Despite rain, thunder and lightning, a young Lim Chor Eng stood ramrod straight, not flinching one bit - even though her white St John Ambulance Brigade uniform was soaked through and her shoes were waterlogged.
As spectators ran for cover, more than 1,000 participants in 81 contingents remained still before going on to complete an 8km march as part of the 1968 Nation al Day Parade (NDP). "Some of us were shivering," said Madam Lim, then a 19-year-old student from Chung Hwa Girls' School. She is now 66. "We didn't feel tired and knew we had to prove that we were tough enough and that nothing, not even rain, could stop us from putting up a good show."

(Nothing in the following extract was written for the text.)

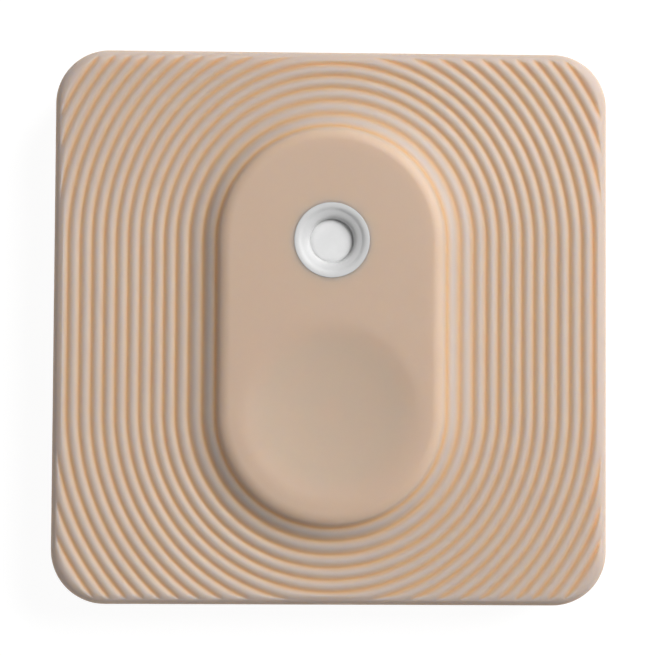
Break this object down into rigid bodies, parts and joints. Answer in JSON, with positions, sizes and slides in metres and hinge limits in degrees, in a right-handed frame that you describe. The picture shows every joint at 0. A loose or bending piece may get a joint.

Madam Lim considers the 1968 parade her favourite. And the remisier hopes to relive the atmosphere and memories of that parade and others in a vintage segment at this year's NDP celebrating Singapore's 50th birthday.
Spectators will get a glimpse of how things used to be with policemen in their old-fashioned uniforms, firemen in their now-defunct helmets and nurses in their vintage white caps. Brigadier-General Melvyn Ong Su Kiat, who is in charge of coordinating the Golden Jubilee parade, recently told reporters that pioneers would be selected to march down the Padang in the old uniforms.
The theme of this year's Aug 9 show, to be staged at the Padang, is Majulah Singapura, the title of the national anthem which means "onward Singapore" in Malay.
Details of NDP 2015 were revealed in tender documents obtained by The Straits Times from the government's GeBIZ website.
The hour-long show will also pay tribute to what makes Singapore unique today, like Singlish and its colloqualisms. There will also be eye-popping costumes like butterfly headgear and LED jumpsuits designed by the parade's art director Yang Derong. Award-winning singer-songwriter Dick Lee will be the creative director, as he was in 2002 and 2010.
Mr Shamsudin Shadan, the army's first regimental sergeant major, said bringing back the old-school parades will remind Singaporeans of how the country has progressed. The 83-year-old said: "We didn't have elaborate special effects or the song and dance (segments) like in today's NDP. I even had to adapt the military drills from a manual that was handed down by the British... but our sharp military drills and moves were still impressive."
Mr Vincent Undason, who in 1968 was the teacher-in-charge of the St Joseph School band, said: "Even though we didn't have much hardware, we knew we still had to put up a good show to give hope to people that we could succeed. Hopefully, this year's show can do the same and inspire confidence in our future generations."